I guess that my question was also on the personal side of your own war experience. When you think about that now, how did it change you as a person? What did it do as far as you’re concerned?
It gave me a lot of maturity in a few short years that I otherwise wouldn’t have had. Apart from
the personal losses I think it was a period that I would, in retrospect, that I would not have liked to have missed.
We’re at the very end of the interview, only a couple of minutes left, but is there any last words or any message you’d like for someone who might be watching this in 50 or 100 years’ time?
Don’t trust politicians.
What do you mean by that? Can you expand on that a little bit.
Well, what the causes of the war as stated by politics were nothing like the actual causes. The propaganda given out
and the inner workings of what actually went on were totally and completely different to what people were told.
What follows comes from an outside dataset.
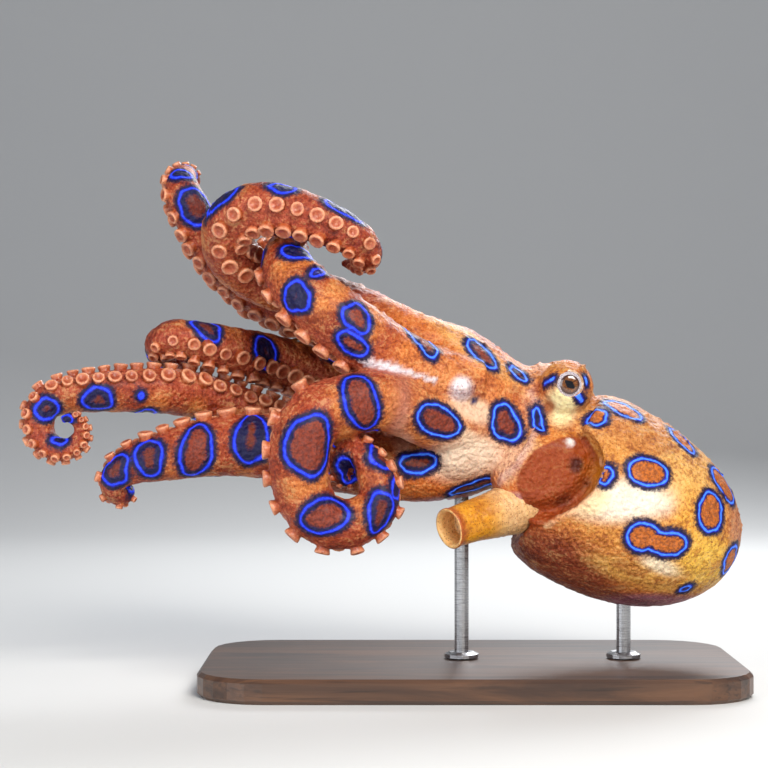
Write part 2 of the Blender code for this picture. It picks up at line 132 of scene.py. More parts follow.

People generally, both in the service, the ordinary ranks of the service and civilians were what is now known as mushrooms.
Kept in the dark and fed bullshit.
I guess then the very last question to talk about is was it all worth it, briefly?
Look at the way Europe was then, is now. The war ended. The Allies supposedly who were allies, within a month Russia was an enemy.
Britain was tens of billions of pounds in debt to America. Europe was in a shambles. Germany was completely wrecked. Ten years later with the American assistance of the Marshall Plan Germany was a first rate industrial power with modern machinery.
France was still staggering on with their pre-war factories. Britain hadn’t had a chance to re-establish their production. They still had rationing up to the early ’50s and it took many many years for Britain
to recover from that war and the people of Britain were, they survived but they did have a very hard time, and France. The Germans certainly had a hard time but they were very materially assisted by American aid.
Right, well we’ll have to leave it there because we’re very
literally out of tape but thank you very much for talking to us today. It’s been a great pleasure. From me and from Michael and everyone, thank you very much.